■ **What you have to do**: Repeat the entire listing exactly as written.

■ **Given data**:
━━━━━━━━━━━━━━━━━━━━━━━━━━━━━━
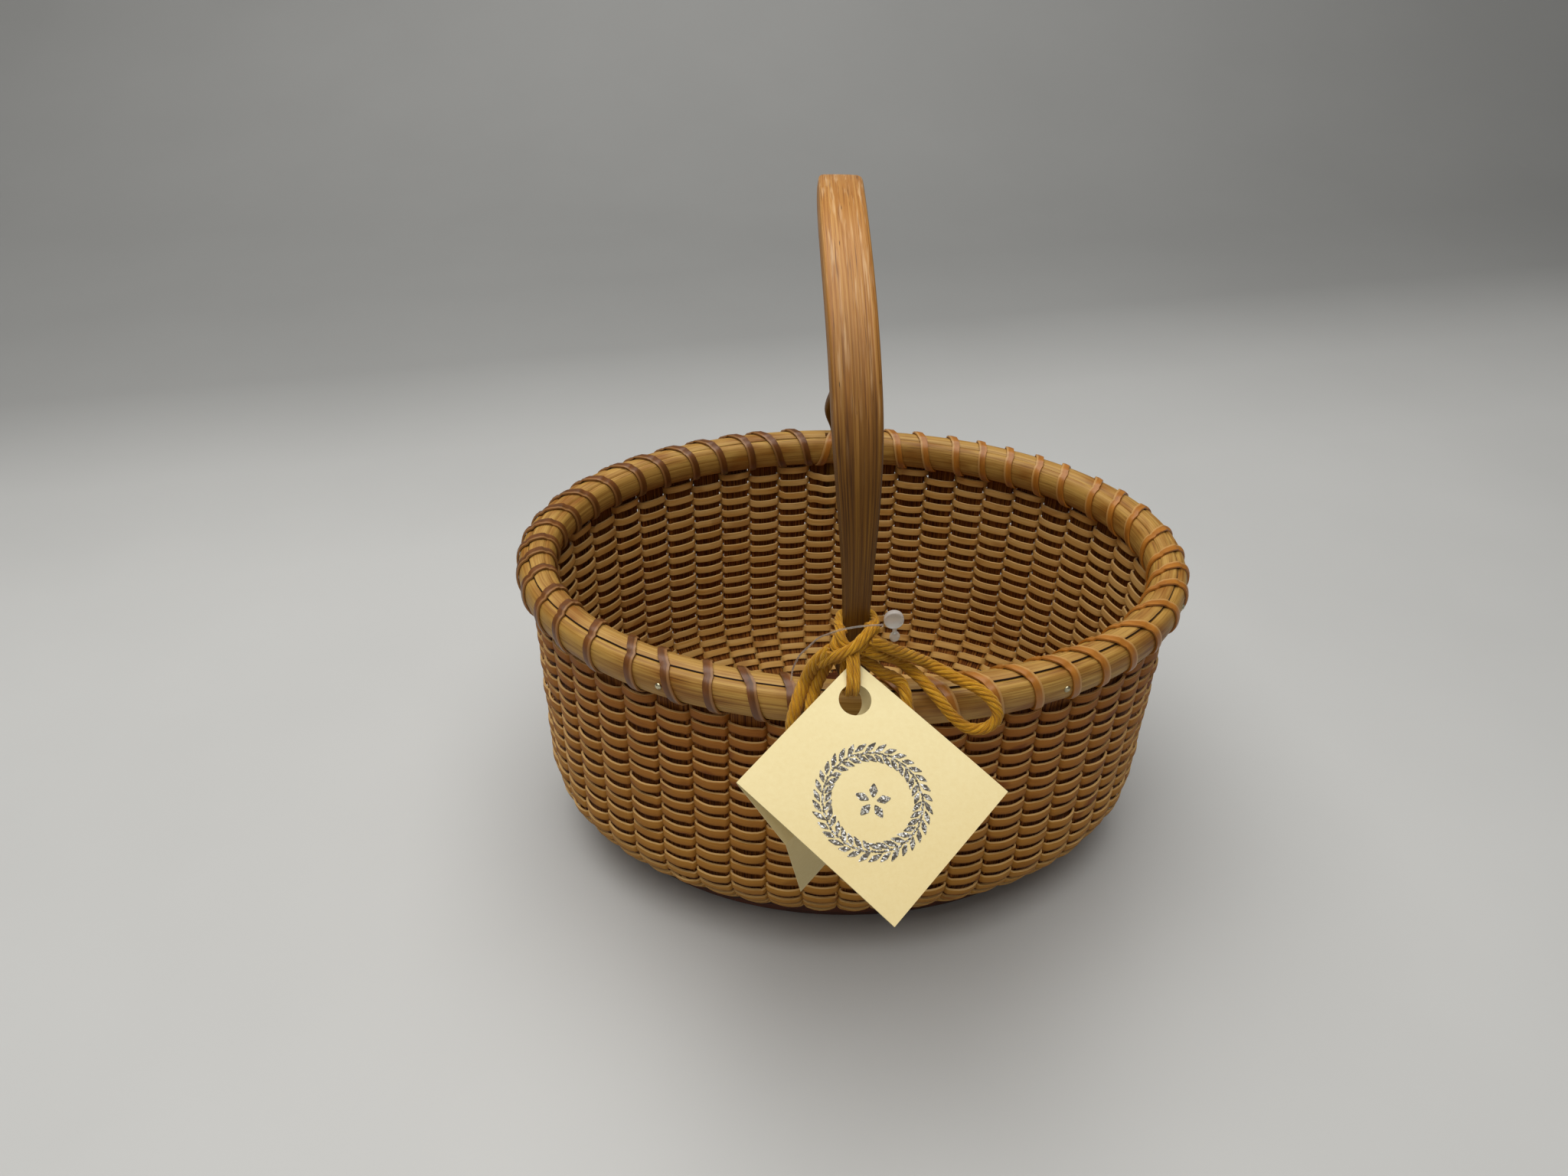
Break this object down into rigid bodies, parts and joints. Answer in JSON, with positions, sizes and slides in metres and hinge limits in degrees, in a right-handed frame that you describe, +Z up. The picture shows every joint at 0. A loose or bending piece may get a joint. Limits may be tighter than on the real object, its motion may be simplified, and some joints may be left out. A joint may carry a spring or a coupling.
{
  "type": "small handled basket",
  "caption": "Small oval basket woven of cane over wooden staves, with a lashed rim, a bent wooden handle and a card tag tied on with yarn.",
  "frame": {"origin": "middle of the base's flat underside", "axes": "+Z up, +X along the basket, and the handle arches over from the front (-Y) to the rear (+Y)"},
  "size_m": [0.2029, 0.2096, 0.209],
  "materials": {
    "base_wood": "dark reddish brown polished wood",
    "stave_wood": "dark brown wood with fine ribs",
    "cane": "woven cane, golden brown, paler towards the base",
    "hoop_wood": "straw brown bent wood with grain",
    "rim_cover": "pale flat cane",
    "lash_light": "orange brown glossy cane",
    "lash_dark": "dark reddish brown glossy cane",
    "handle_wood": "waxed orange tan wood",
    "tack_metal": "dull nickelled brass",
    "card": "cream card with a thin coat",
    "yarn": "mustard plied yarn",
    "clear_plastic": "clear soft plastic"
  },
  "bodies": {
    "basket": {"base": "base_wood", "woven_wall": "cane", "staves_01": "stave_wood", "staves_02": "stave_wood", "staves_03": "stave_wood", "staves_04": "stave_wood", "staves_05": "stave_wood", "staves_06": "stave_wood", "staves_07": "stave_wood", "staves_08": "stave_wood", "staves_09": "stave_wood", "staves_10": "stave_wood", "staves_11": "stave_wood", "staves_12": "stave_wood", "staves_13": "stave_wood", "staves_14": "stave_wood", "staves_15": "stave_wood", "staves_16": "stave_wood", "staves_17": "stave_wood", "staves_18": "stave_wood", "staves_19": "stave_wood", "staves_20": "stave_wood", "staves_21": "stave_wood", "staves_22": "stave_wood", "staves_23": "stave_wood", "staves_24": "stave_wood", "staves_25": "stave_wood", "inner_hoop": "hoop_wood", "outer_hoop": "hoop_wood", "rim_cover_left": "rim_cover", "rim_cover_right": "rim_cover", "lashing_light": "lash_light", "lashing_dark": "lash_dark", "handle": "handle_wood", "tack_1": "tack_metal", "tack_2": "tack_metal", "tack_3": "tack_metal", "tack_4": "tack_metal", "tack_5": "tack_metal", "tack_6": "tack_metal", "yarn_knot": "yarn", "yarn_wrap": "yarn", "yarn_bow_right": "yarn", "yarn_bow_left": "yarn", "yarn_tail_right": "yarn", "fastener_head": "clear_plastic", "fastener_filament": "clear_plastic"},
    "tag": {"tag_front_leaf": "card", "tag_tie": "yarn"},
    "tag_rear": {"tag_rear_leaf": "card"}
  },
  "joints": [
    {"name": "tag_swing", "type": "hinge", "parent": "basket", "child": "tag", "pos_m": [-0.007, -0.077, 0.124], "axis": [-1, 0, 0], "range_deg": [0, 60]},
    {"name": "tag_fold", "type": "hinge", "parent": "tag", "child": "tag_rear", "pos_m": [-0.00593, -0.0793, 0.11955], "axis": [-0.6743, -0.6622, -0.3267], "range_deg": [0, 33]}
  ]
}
━━━━━━━━━━━━━━━━━━━━━━━━━━━━━━
■ **Written response**:
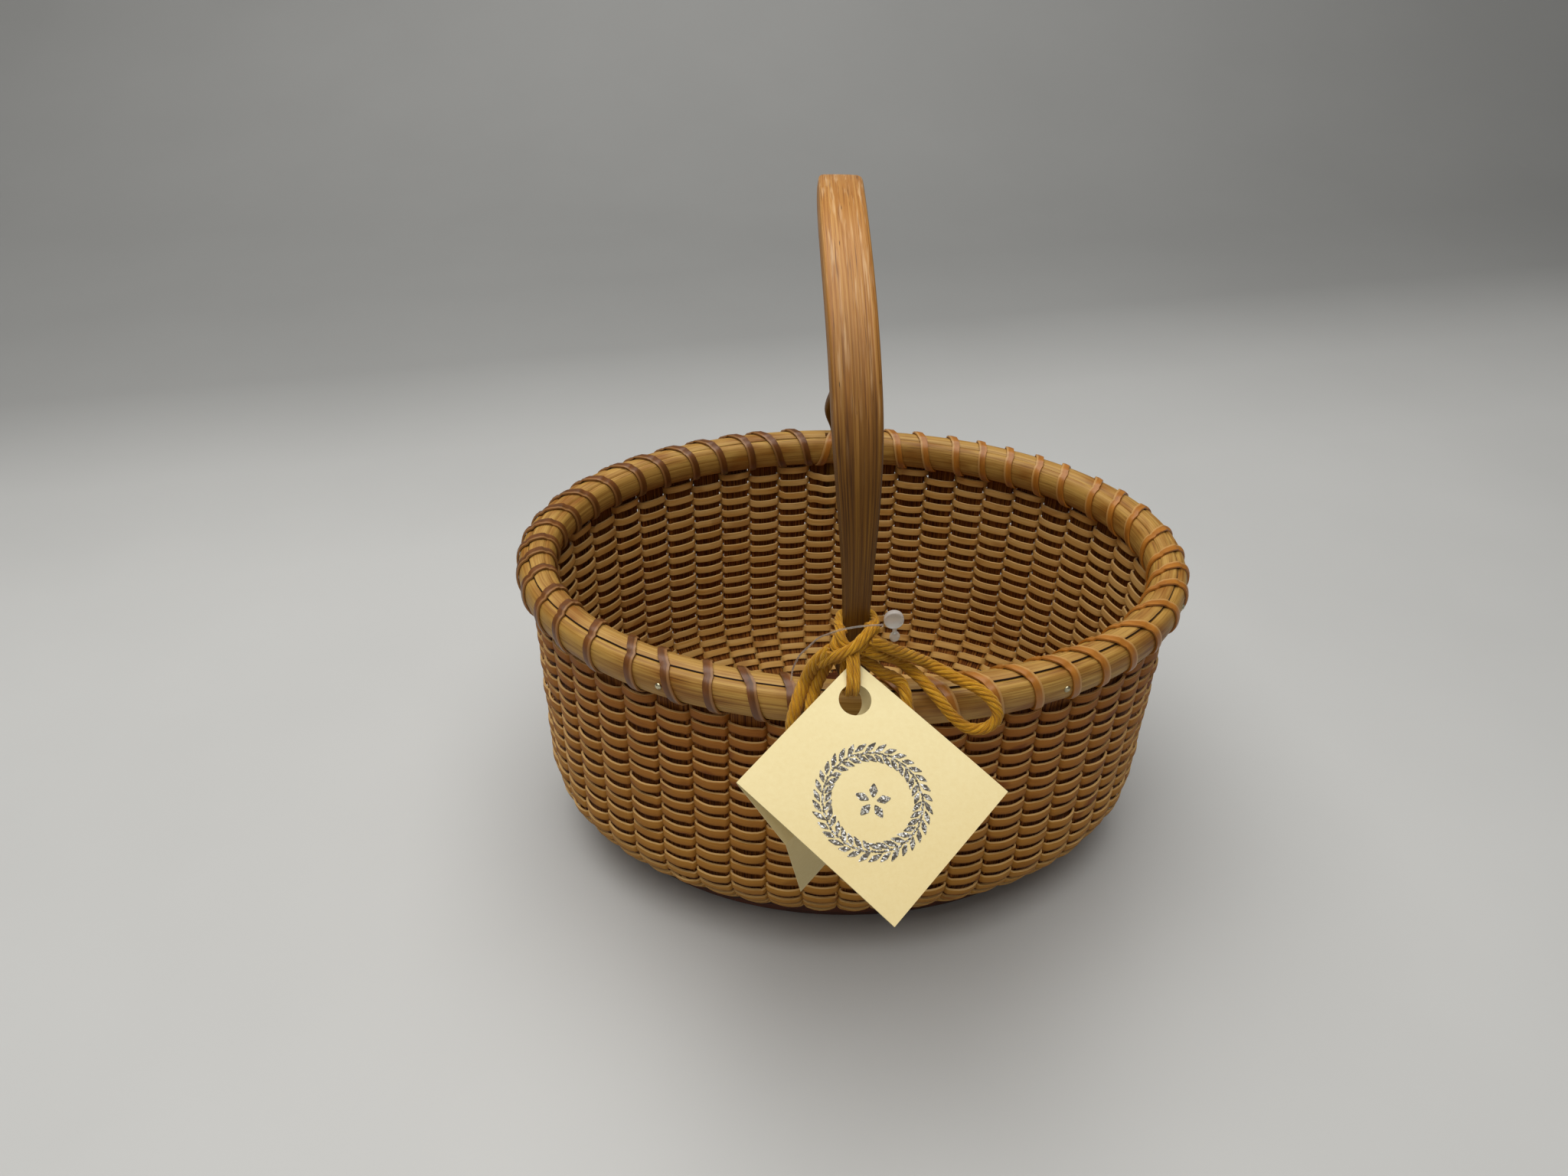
Break this object down into rigid bodies, parts and joints. Answer in JSON, with positions, sizes and slides in metres and hinge limits in degrees, in a right-handed frame that you describe, +Z up. The picture shows every joint at 0. A loose or bending piece may get a joint. Limits may be tighter than on the real object, its motion may be simplified, and some joints may be left out. A joint may carry a spring or a coupling.
{
  "type": "small handled basket",
  "caption": "Small oval basket woven of cane over wooden staves, with a lashed rim, a bent wooden handle and a card tag tied on with yarn.",
  "frame": {"origin": "middle of the base's flat underside", "axes": "+Z up, +X along the basket, and the handle arches over from the front (-Y) to the rear (+Y)"},
  "size_m": [0.2029, 0.2096, 0.209],
  "materials": {
    "base_wood": "dark reddish brown polished wood",
    "stave_wood": "dark brown wood with fine ribs",
    "cane": "woven cane, golden brown, paler towards the base",
    "hoop_wood": "straw brown bent wood with grain",
    "rim_cover": "pale flat cane",
    "lash_light": "orange brown glossy cane",
    "lash_dark": "dark reddish brown glossy cane",
    "handle_wood": "waxed orange tan wood",
    "tack_metal": "dull nickelled brass",
    "card": "cream card with a thin coat",
    "yarn": "mustard plied yarn",
    "clear_plastic": "clear soft plastic"
  },
  "bodies": {
    "basket": {"base": "base_wood", "woven_wall": "cane", "staves_01": "stave_wood", "staves_02": "stave_wood", "staves_03": "stave_wood", "staves_04": "stave_wood", "staves_05": "stave_wood", "staves_06": "stave_wood", "staves_07": "stave_wood", "staves_08": "stave_wood", "staves_09": "stave_wood", "staves_10": "stave_wood", "staves_11": "stave_wood", "staves_12": "stave_wood", "staves_13": "stave_wood", "staves_14": "stave_wood", "staves_15": "stave_wood", "staves_16": "stave_wood", "staves_17": "stave_wood", "staves_18": "stave_wood", "staves_19": "stave_wood", "staves_20": "stave_wood", "staves_21": "stave_wood", "staves_22": "stave_wood", "staves_23": "stave_wood", "staves_24": "stave_wood", "staves_25": "stave_wood", "inner_hoop": "hoop_wood", "outer_hoop": "hoop_wood", "rim_cover_left": "rim_cover", "rim_cover_right": "rim_cover", "lashing_light": "lash_light", "lashing_dark": "lash_dark", "handle": "handle_wood", "tack_1": "tack_metal", "tack_2": "tack_metal", "tack_3": "tack_metal", "tack_4": "tack_metal", "tack_5": "tack_metal", "tack_6": "tack_metal", "yarn_knot": "yarn", "yarn_wrap": "yarn", "yarn_bow_right": "yarn", "yarn_bow_left": "yarn", "yarn_tail_right": "yarn", "fastener_head": "clear_plastic", "fastener_filament": "clear_plastic"},
    "tag": {"tag_front_leaf": "card", "tag_tie": "yarn"},
    "tag_rear": {"tag_rear_leaf": "card"}
  },
  "joints": [
    {"name": "tag_swing", "type": "hinge", "parent": "basket", "child": "tag", "pos_m": [-0.007, -0.077, 0.124], "axis": [-1, 0, 0], "range_deg": [0, 60]},
    {"name": "tag_fold", "type": "hinge", "parent": "tag", "child": "tag_rear", "pos_m": [-0.00593, -0.0793, 0.11955], "axis": [-0.6743, -0.6622, -0.3267], "range_deg": [0, 33]}
  ]
}